Oh well. It's a learning experience.

Tomorrow I will go back to working with the rifle. I'm more dangerous at 100 yards with the rifle that at 50 feet with the pistol. I'm more experienced with it too. That's not saying much.

Genuinely Funny

The only must-read today is the Weekend Interview in The Wall Street Journal with Mayor of London Boris Johnson.
"Beneath the carefully constructed veneer of a blithering buffoon, there lurks a blithering buffoon."
Our own politicians may be funny in a gangsterish sort of way, but Boris Johnson is genuinely funny in a late-night comic sort of way.

Friday, January 02, 2009

That's It Until 2009

The PPK came in today.

I spent the afternoon field stripping and cleaning it. Pretty complex little piece of machinery. Tomorrow I'll take it to the range and try it out.

Leslie and I agree that if I restrict myself to one major purchase a year my hobby probably won't bankrupt us. This Walther was for 2008 though. What should I get next?

I'm kinda thinking the 870 Express in 20 gauge with the 26" barrel.

Bacon Fried Steak

steaks
¼ lb. bacon per steak
sweet mesquite seasoning

I use a deep pan to control the spattering. Fry the bacon until half done. Turn and move to the edge of the pan. Place the steak in the center and sizzle until browned. Turn and sprinkle with sweet mesquite seasoning. When the bacon is done — not too crisp — pile it on top of the steak.

Serve with knife and fork.

War Is Fattening

Faye Bittker tells of life on the front lines:
It could be the chemical high of the carbohydrates, or maybe the immediate kick of the sugar. It might even be the emotional pleasure of indulging in the chocolate in a guilt-free environment. I am no scientist, but my first-hand study has shown that when sirens are screaming, particularly if it is the second or third alarm in less than an hour, there is nothing more calming than a bite of fudge-filled chocolate cookie. Particularly when shared with the random gathering of strangers in the nearest bomb shelter.
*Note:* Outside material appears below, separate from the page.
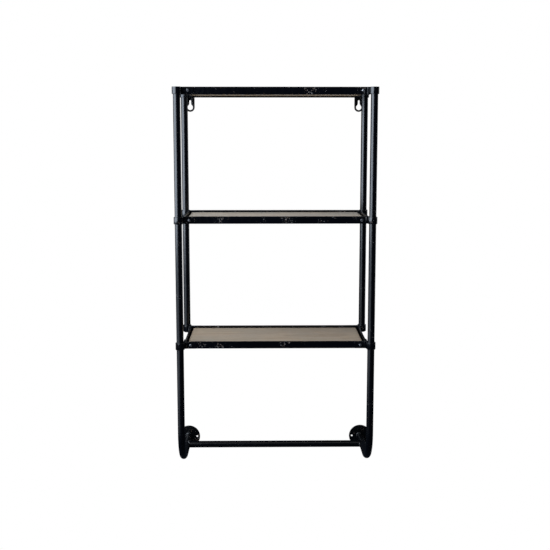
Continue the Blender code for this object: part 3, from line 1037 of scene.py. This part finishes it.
def recessCutter():
    # Two crossed wedges that narrow towards the bottom of the recess
    bm = bmesh.new()
    top, depth = screws["headHeight"] + 0.3 * mm, screws["recessDepth"]
    for turn in (0.0, pi / 2):
        rings = []
        for z, share in ((top, 1.0), (screws["headHeight"] - depth, 0.55)):
            reach, width = screws["recessReach"] * share, screws["recessWidth"] / 2 * (0.4 + 0.6 * share)
            corners = [(reach, -width), (reach, width), (-reach, width), (-reach, -width)]
            rings.append([
                bm.verts.new((x * cos(turn) - y * sin(turn), x * sin(turn) + y * cos(turn), z))
                for x, y in corners
            ])
        skin(bm, rings, capped=True)
    return meshObject("recessCutter", bm)


def makeScrewMesh():
    # The recess is cut once, and every screw shares the result
    blank = meshObject("screwBlank", screwBlank())
    cutter = recessCutter()
    cut = blank.modifiers.new("crossRecess", "BOOLEAN")
    cut.operation = "DIFFERENCE"
    cut.object = cutter
    cut.use_self = True
    graph = bpy.context.evaluated_depsgraph_get()
    mesh = bpy.data.meshes.new_from_object(blank.evaluated_get(graph), depsgraph=graph)
    mesh.name = "panScrew"
    mesh.shade_smooth()
    mesh.set_sharp_from_angle(angle=radians(34))
    mesh.materials.clear()
    mesh.materials.append(finishes["screwSteel"])
    bpy.data.objects.remove(blank)
    bpy.data.objects.remove(cutter)
    return mesh


def makeScrews():
    mesh = makeScrewMesh()
    number = 0
    for shelf in shelves:
        for row in rows:
            facing = 1 if row == "front" else -1
            for where in sides:
                node = f"{shelf}_screw_{row}_{where}"
                low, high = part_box(node)
                middle = (low + high) / 2
                seat = low.y + screws["headHeight"] if row == "front" else high.y - screws["headHeight"]
                piece = bpy.data.objects.new(f"{shelf}Screw_{row}_{where}", mesh)
                scene.collection.objects.link(piece)
                spin = Matrix.Rotation(radians(screws["turn"] * number % 360), 4, "Z")
                piece.matrix_world = placed(middle.x, seat, middle.z, facing * pi / 2, "X") @ spin
                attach(piece, "root")
                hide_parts(node)
                number += 1
    print("screws driven:", number)


makeScrews()


# Tube plugs

plugs = {
    "rim": 1.5 * mm, "stem": 8 * mm, "crown": 0.55 * mm, "edge": 0.15 * mm, "roundness": 72,
    "ribs": 3, "firstRib": 1.6 * mm, "ribPitch": 2.0 * mm, "ribRise": 0.25 * mm,
}


def plugMesh():
    rim, stem, crown, edge = plugs["rim"], plugs["stem"], plugs["crown"], plugs["edge"]
    inner = tubeRadius - posts["wall"] - seamGap
    profile = [(0.0, -stem), (inner - 0.5 * mm, -stem), (inner, 0.8 * mm - stem)]
    for i in range(plugs["ribs"]):        # ribs that grip the tube
        z = plugs["firstRib"] + i * plugs["ribPitch"] - stem
        profile += [(inner - plugs["ribRise"], z), (inner, z + 0.5 * mm), (inner, z + 1.1 * mm)]
    profile += [(inner, 0.0), (tubeRadius - edge, 0.0), (tubeRadius, edge)]
    side = rim - crown
    profile += [(tubeRadius - side * (1 - cos(t)), side * (0.45 + 0.55 * sin(t))) for t in quarterTurn(6)]
    shares = [1 - (k + 1) / 8 for k in range(8)]
    profile += [((tubeRadius - side) * share, side + crown * (1 - share ** 2)) for share in shares]
    return turned(profile, plugs["roundness"])


def addPlug(name, node, at):
    addPiece(name, plugMesh(), finishes["plugPlastic"], [node], at=at)


def makePlugs():
    for where, sign in sides.items():
        for row in rows:
            node = f"post_cap_{row}_{where}"
            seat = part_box(node)[1].z - plugs["rim"]
            addPlug(f"postCap_{row}_{where}", node, Matrix.Translation((sign * postX, rowY[row], seat)))
        node = f"back_post_plug_{where}"
        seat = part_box(node)[0].z + plugs["rim"]
        addPlug(f"postFoot_{where}", node, placed(sign * postX, rowY["back"], seat, pi, "X"))


makePlugs()
print("plugs pushed in")


# Floor, lights and surroundings

floor = {
    "drop": 1.76, "reach": 2.6, "fade": 1.6, "centreY": -1.55, "roundness": 96,
    "tone": (0.30, 0.30, 0.295),
    "glow": 0.72,        # stands for the light of an even, bright room
}
lights = {
    # name: middle, what it faces, width, height, power, colour, which pieces it falls on
    "windowLight": ((-1.10, -1.10, 0.44), (0.30, -0.90, 0.28), 2.3, 1.85, 96.0, (0.77, 0.87, 1.00), "all"),
    "windowLow": ((-1.10, -1.10, -0.79), (0.30, -0.90, -0.79), 2.3, 0.62, 5.0, (0.77, 0.87, 1.00), "posts"),
    "ceilingLight": ((0.10, -1.30, 1.70), (0.0, -0.10, -0.40), 1.6, 1.2, 4.5, (0.94, 0.96, 1.00), "all"),
    "ceilingGlow": ((0.10, -1.30, 1.70), (0.0, -0.10, -0.40), 1.6, 1.2, 10.5, (0.94, 0.96, 1.00), "boards"),
    "wallGlow": ((0.10, 1.70, 0.05), (0.0, 0.0, -0.10), 2.4, 0.9, 6.0, (0.80, 0.88, 1.00), "boards"),
    "underGlow": ((0.10, -1.10, -1.60), (0.0, -0.10, 0.0), 1.8, 1.0, 7.0, (1.00, 0.97, 0.92), "boards"),
    "cornerLight": ((1.45, 1.00, 0.10), (0.0, -0.10, -0.40), 1.0, 2.0, 6.0, (0.92, 0.96, 1.00), "all"),
}
surroundings = {"seen": (1.0, 1.0, 1.0), "cast": (0.013, 0.017, 0.026)}


def makeFloor():
    bm = bmesh.new()
    rings = [
        ringAt(bm, Vector(), rightward, inward, floor["reach"] * share, floor["roundness"])
        for share in (0.02, 0.25, 0.5, 0.75, 1.0)
    ]
    skin(bm, rings)
    bm.faces.new(rings[0])
    plane = meshObject("floor", bm)
    plane.location = (0.0, floor["centreY"], -floor["drop"])
    plane.visible_glossy = False
    material, tree, shader, place = newMaterial("paleFloor")
    coat = useGroup(tree, "unevenCoat", (-1000, 200), {"Vector": place, "Peel Size": 0.02})
    tone = blendOf(tree, (-500, 200), coat["Tone"], floor["tone"], tuple(0.97 * c for c in floor["tone"]))
    shader.inputs["Roughness"].default_value = 0.8
    shader.inputs["Emission Color"].default_value = (1.0, 1.0, 0.99, 1.0)
    shader.inputs["Emission Strength"].default_value = floor["glow"]
    radial = addNode(tree, "VectorMath", (-1000, -200), {0: place}, operation="LENGTH").outputs["Value"]
    fadeStart = floor["reach"] - floor["fade"]
    fade = rangeOf(tree, (-500, -200), radial, fadeStart, floor["reach"], 1.0, 0.0, smooth=True)
    linkInto(tree, shader, {"Base Color": tone, "Alpha": fade})
    plane.data.materials.append(material)


def makeLights():
    lit = {"boards": bpy.data.collections.new("litBoards"), "posts": bpy.data.collections.new("litPosts")}
    for shelf in shelves:
        lit["boards"].objects.link(bpy.data.objects[shelf + "Board"])
    for obj in list(scene.objects):
        if obj.name.startswith("postTube_"):
            lit["posts"].objects.link(obj)
    for name, (place, target, width, height, power, colour, group) in lights.items():
        data = bpy.data.lights.new(name, "AREA")
        data.shape = "RECTANGLE"
        data.size = width
        data.size_y = height
        data.energy = power
        data.color = colour
        lamp = bpy.data.objects.new(name, data)
        lamp.location = place
        lamp.rotation_euler = (Vector(target) - Vector(place)).to_track_quat("-Z", "Y").to_euler()
        lamp.visible_camera = False
        if group in lit:
            lamp.light_linking.receiver_collection = lit[group]
        scene.collection.objects.link(lamp)


def makeSurroundings():
    # White behind everything, and dark in reflections
    world = bpy.data.worlds.new("studio")
    world.use_nodes = True
    tree = world.node_tree
    tree.nodes.clear()
    rays = addNode(tree, "LightPath", (-600, 200))
    seen = addNode(tree, "Background", (-300, 100), {"Color": (*surroundings["seen"], 1.0)})
    cast = addNode(tree, "Background", (-300, -100), {"Color": (*surroundings["cast"], 1.0)})
    mixed = addNode(tree, "MixShader", (0, 0), {
        0: rays.outputs["Is Camera Ray"], 1: cast.outputs[0], 2: seen.outputs[0]})
    out = addNode(tree, "OutputWorld", (250, 0))
    linkInto(tree, out, {"Surface": mixed.outputs[0]})
    scene.world = world
    scene.view_settings.view_transform = "Standard"


makeFloor()
makeLights()
makeSurroundings()
print("studio lit")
Wednesday, December 31, 2008

More Christmas Loot

The package lost in the mail on Christmas finally arrived today, my gifts from Charlie: the Pocket Fowler's Modern English Usage, which will provide hours of rainy day amusement to a word nerd like myself, and Victor Davis Hanson's A War Like No Other: How the Athenians and Spartans Fought the Peloponnesian War. I expect that, like Carnage and Culture, it will not be an easy read but it will be a rewarding one. I hope to report on it in my fourth Summer Reading List this coming June.

Thanks, Charlie!

Oh. And Happy New Year!

Tuesday, December 30, 2008

I Did Spell-Check It

Better check it again.

Shamelessly stolen from Robert Stacy McCain.

Money Ted Won't Get

It's an easy choice. You can wait until April 15th and give your money to someone who has your own worst interests at heart, or you can write a check now to someone who's fighting for your rights.

I mailed my check to OFF PAC, P.O. Box 556, Canby OR, 97013.

Tough luck, Ted.

Monday, December 29, 2008

Coquille At Flood Stage

According to the Advanced Hydrologic Prediction Service, the Coquille River at Myrtle Point is already four feet over flood stage.
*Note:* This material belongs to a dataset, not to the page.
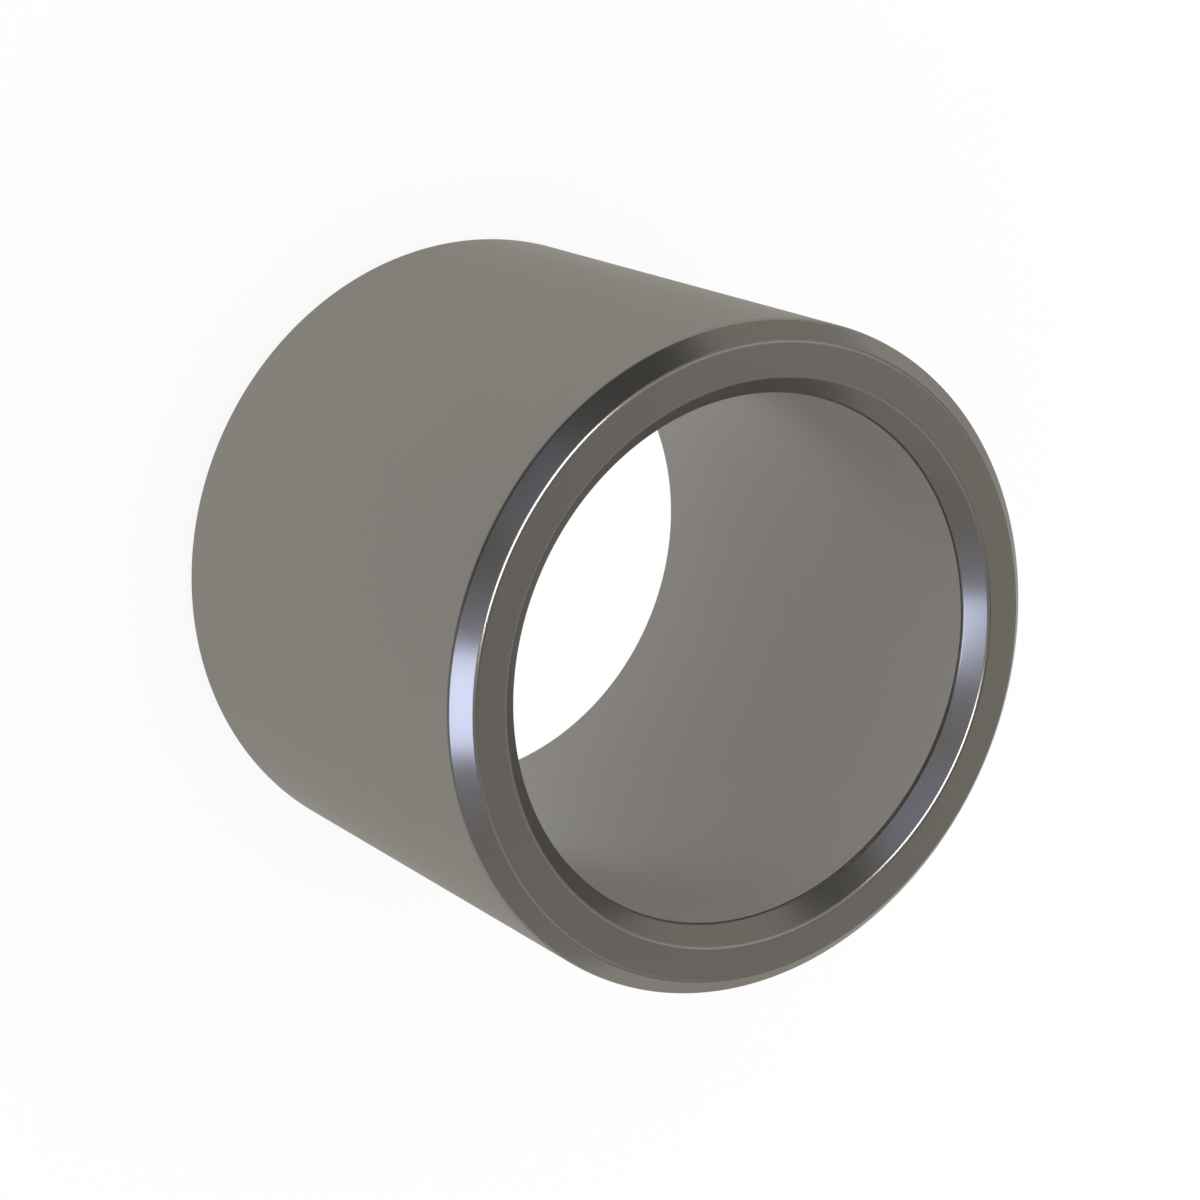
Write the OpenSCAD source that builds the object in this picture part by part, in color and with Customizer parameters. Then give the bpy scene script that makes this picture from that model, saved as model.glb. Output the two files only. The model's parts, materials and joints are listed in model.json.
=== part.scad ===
// Plain cylindrical sleeve bushing, turned and ground from one piece of steel.
// It stands on one end face, with its axis on +Z and the origin at the middle of that face.

/* [Sleeve] */
// Diameter of the bore, which runs on the pin
bore_d = 55; // [20:0.5:150]
// Thickness of the wall between the bore and the outside, which is pressed into the housing
wall = 7.5; // [6:0.25:25]
// Length over the two end faces
sleeve_length = 59; // [12:0.5:150]

/* [Chamfers] */
// Radial width of the chamfer round the outside of each end
outer_chamfer = 1.9; // [0.5:0.1:2.5]
// Radial width of the chamfer that leads into the bore at each end
inner_chamfer = 2; // [0.5:0.1:2.5]
// Angle between each chamfer and the axis
chamfer_angle = 45; // [30:1:60]

/* [Edges] */
// Radius that blunts the corners beside each chamfer
edge_r = 0.6; // [0.1:0.05:0.6]

/* [Hidden] */
// Sides of the sleeve, and straight steps in the arc of one blunted corner
round_fn = 180;
edge_steps = 4;
bore_r = bore_d / 2;
outside_r = bore_r + wall;
// How far each chamfer runs along the axis
outer_chamfer_depth = outer_chamfer / tan(chamfer_angle);
inner_chamfer_depth = inner_chamfer / tan(chamfer_angle);

// Sharp corners of the wall's section, as radius and height, counter-clockwise from the foot of the bore
section_corners = [
    [bore_r, inner_chamfer_depth],
    [bore_r + inner_chamfer, 0],
    [outside_r - outer_chamfer, 0],
    [outside_r, outer_chamfer_depth],
    [outside_r, sleeve_length - outer_chamfer_depth],
    [outside_r - outer_chamfer, sleeve_length],
    [bore_r + inner_chamfer, sleeve_length],
    [bore_r, sleeve_length - inner_chamfer_depth],
];
corner_count = len(section_corners);

function unit(v) = v / norm(v);

// Points of the arc that blunts a corner and touches the straight sides before and after it
function blunted(before, corner, after, r) =
    let (
        to_before = unit(before - corner),
        to_after = unit(after - corner),
        half_angle = acos(to_before * to_after) / 2,
        centre = corner + unit(to_before + to_after) * r / sin(half_angle),
        first = corner + to_before * r / tan(half_angle) - centre,
        first_angle = atan2(first[1], first[0]),
        turn = 180 - 2 * half_angle
    )
    [for (i = [0:edge_steps])
        let (a = first_angle + turn * i / edge_steps)
        centre + r * [cos(a), sin(a)]];

// Section of the wall with every corner blunted
module wall_section() {
    polygon([for (i = [0:corner_count - 1])
        each blunted(
            section_corners[(i + corner_count - 1) % corner_count],
            section_corners[i],
            section_corners[(i + 1) % corner_count],
            edge_r
        )]);
}

module bushing() {
    color("#827F7A")
        rotate_extrude($fn = round_fn)
            wall_section();
}

bushing();
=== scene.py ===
"""Plain steel sleeve bushing, standing on its end in a small pale studio."""

import json
import math
from typing import NamedTuple

import bmesh
import bpy
from mathutils import Matrix, Quaternion, Vector


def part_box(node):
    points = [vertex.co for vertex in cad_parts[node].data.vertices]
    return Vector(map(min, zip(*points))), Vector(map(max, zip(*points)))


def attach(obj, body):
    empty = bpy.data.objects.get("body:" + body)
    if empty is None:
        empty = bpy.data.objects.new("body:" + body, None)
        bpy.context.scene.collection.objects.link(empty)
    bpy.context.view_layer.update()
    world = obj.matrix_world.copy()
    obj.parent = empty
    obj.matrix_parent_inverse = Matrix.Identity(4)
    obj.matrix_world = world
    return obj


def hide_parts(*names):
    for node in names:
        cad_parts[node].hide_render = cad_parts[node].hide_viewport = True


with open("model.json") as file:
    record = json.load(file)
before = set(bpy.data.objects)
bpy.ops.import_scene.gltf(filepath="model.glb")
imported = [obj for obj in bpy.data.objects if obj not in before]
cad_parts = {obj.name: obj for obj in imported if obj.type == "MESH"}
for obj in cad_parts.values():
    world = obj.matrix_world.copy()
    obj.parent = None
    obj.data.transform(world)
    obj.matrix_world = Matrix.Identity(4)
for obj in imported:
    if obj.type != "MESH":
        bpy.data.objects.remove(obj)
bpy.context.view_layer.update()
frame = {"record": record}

bl_info = {
    "name": "Sleeve bushing",
    "version": (1, 0, 0),
    "blender": (4, 5, 0),
    "location": "3D View > Sidebar > Bushing",
    "description": "Builds a plain steel sleeve bushing and the studio that shows it",
    "category": "Object",
}

MM = 0.001
PIECE = "bushing_sleeve"
CAD_NODE = "bushing"
MOUNTS = {mount["name"]: mount for mount in frame["record"]["mounts"]}
BORE_RADIUS = MOUNTS["bore"]["dims"]["r_mm"] * MM
OUTSIDE_RADIUS = MOUNTS["outside"]["dims"]["r_mm"] * MM
SLEEVE_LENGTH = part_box(CAD_NODE)[1].z

# Points nearer to each other than this are one point
SAME_PLACE = 0.01 * MM
# Half the turn of a corner between a straight side and a chamfer of 45 degrees
HALF_TURN = math.radians(22.5)
# Upright share of a face's normal, over which it is an end face, and under which a straight wall
FLAT_END = 0.999
STRAIGHT_WALL = 0.001
# Finishes of the faces, in the order of the sleeve's materials. The blunted corners go with their chamfer.
OUTSIDE, BORE, END_FACE, OUTER_CHAMFER, INNER_CHAMFER = range(5)

# How far the scratches shift the colour, as a share of it, and the roughness
TONE_SHIFT = 0.025
GLOSS_SHIFT = 0.015

# Painted shade on the white board, which only the steel shows. Its camera side is darker, along Y, and round
# the foot of the bore and in a spot behind the sleeve, a painted shadow, it is a little dim. The shares are
# of white, and the lengths are in metres.
NEAR_SHADE_SHARE = 0.1
NEAR_SHADE_FADE = (-0.02, -0.3)
FOOT_SHADE_SHARE = 0.85
# Painted shadow of the sleeve on the board behind it, which only the steel shows
SHADOW_SPOT_SHARE = 0.8
SHADOW_SPOT_FADE = (0.03, 0.12)
SHADOW_SPOT_MIDDLE = (0, 0.08, 0)
# Shares of the bore's radius: where the painted shade at the foot of the bore starts, and where the glow
# inside the bore starts to fade
FOOT_SHADE_START = 0.5
GLOW_START = 0.9
WHITE = (1, 1, 1, 1)


class Patch(NamedTuple):
    """A round soft-edged patch of the room, with a colour of StudioSettings. Its angles are in degrees."""

    colour: str
    azimuth: float
    elevation: float
    full_radius: float
    fade_radius: float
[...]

Bookmark that link and add it to your weather sites. You're going to get billed for it whether you use it or not.

Saturday, December 27, 2008

An Encouraging Sign

Investor's Business Daily noticed it on Christmas Eve.
How often do you find liberal Democrats interested in hearing that tax increases bring forth "a large, rapid, and highly statistically significant negative effect on output"? Or in taking in the news that "tax increases have a large negative effect on investment"?
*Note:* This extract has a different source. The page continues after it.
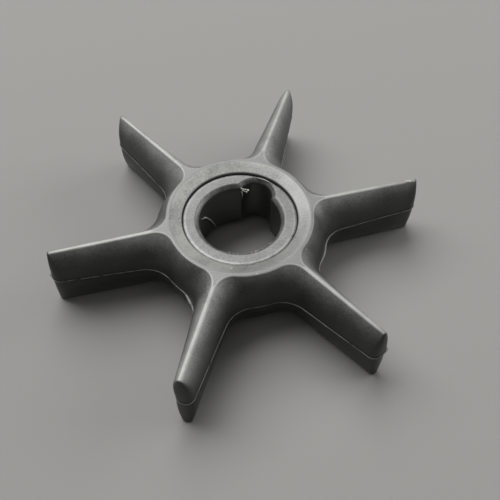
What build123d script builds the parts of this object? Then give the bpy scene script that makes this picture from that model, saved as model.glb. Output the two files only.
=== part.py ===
from build123d import *
import os
from math import atan2, cos, degrees, sqrt, tan

# ---------------------------------------------------------------------------
# Six-vane rubber impeller for a small water pump, with a keyed bush in its hub.
# Millimetres, +Z along the shaft. The origin is the centre of the lower face,
# so the impeller stands on Z = 0. The first vane points along +X.
# ---------------------------------------------------------------------------

# Heights of the rubber moulding
vane_count = 6
rubber_height = 10.2        # over the faces, which the pump's plates wipe
parting_height = 5.4        # mould parting plane above the lower face

# Outline at the parting plane, where the moulding is thickest
parting_tip_radius = 25.35
parting_tip_half = 1.45     # half the thickness of a vane at its rounded tip
parting_root_half = 2.45    # half the thickness of a vane at the hub circle
parting_hub_radius = 11.65
parting_root_fillet = 4.2

# Outline at the upper face, which the draft has thinned
top_tip_radius = 25.0
top_tip_half = 0.30
top_root_half = 0.34
top_hub_radius = 9.9
top_root_fillet = 2.4

# Outline at the lower face
foot_tip_radius = 25.1
foot_tip_half = 0.42
foot_root_half = 0.90
foot_hub_radius = 10.1
foot_root_fillet = 2.6

# Rib of rubber left where the two mould halves met, and the eased edge of the upper face
rib_height = 0.24
rib_stand = 0.15
edge_ease = 0.12

# Arcs in one quarter of a round tip and in one root fillet. The drafted walls are ruled
# between short arcs, which keeps each wall face nearly flat.
tip_pieces = 5
root_pieces = 5

# Shallow dish round the bush in both faces, and the groove between rubber and bush
dish_radius = 9.4
dish_depth = 0.55
groove_radius = 7.95
groove_depth = 0.75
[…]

Or that previous analyses in recent years of the impact of tax increases on consumption underplayed their economic damage and that a "new measure of fiscal shocks support(s) the view that the effects are large and negative"?

These are the kinds of findings we saw come last year from University of California, Berkeley, economics professor Christina Romer, the president-elect's choice as chairwoman of the Council of Economic Advisers.